Luckily, when Richie storms off in a huff on Christmas, he doesn’t physically abuse anyone. Eleanor’s mom and siblings can pretend to celebrate the rest of the evening with their traditional pudding, even though Richie has knocked most of it over. Eleanor’s mom wordlessly demonstrates a little bit of defiance against Richie and solidarity with her kids when she refuses to let his foul mood ruin the rest of their evening. No one acknowledges the violence, instead pretending that everything is okay. The motto for dealing with Richie seems to be “out of sight, out of mind.”

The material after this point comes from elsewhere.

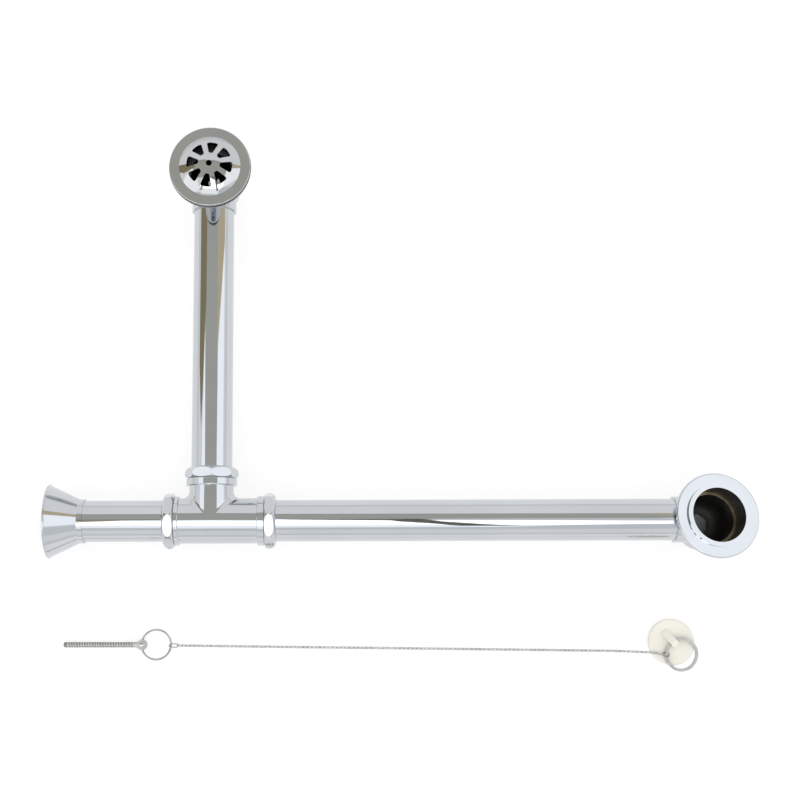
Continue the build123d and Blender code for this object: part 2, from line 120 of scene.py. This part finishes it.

When Park’s mom sees Eleanor and her mother in the grocery store, shopping for a large family on a shoestring budget, Park’s mom realizes that even though she has been prejudiced against Eleanor for her unusual appearance, she and Eleanor actually have a lot in common. Park’s mom grew up in a very poor and very large family in Korea, and she knows the kind of hardships that this life produces. By seeing Eleanor in context, Park’s mom sees a version of herself, and she is finally able to see beyond the surface and accept Eleanor for who she is. When Park’s mom allows herself to get to know Eleanor, she sees that they have faced similar challenges and that they have very similar values and strengths, even though these qualities come out in different ways on the surface. Park’s mom can finally see that Eleanor has inner depth, and she understands why Park is attracted to her.
Eleanor’s Christmas present to Park, a copy of The Catcher in the Rye, has resonances with their own relationship. The book is also about a troubled, angry, emotional teenager who feels like an outsider in his world. The Catcher in the Rye also foreshadows the journey that Eleanor and Park will take at the end of the novel, when Park helps Eleanor escape a desperate situation at home.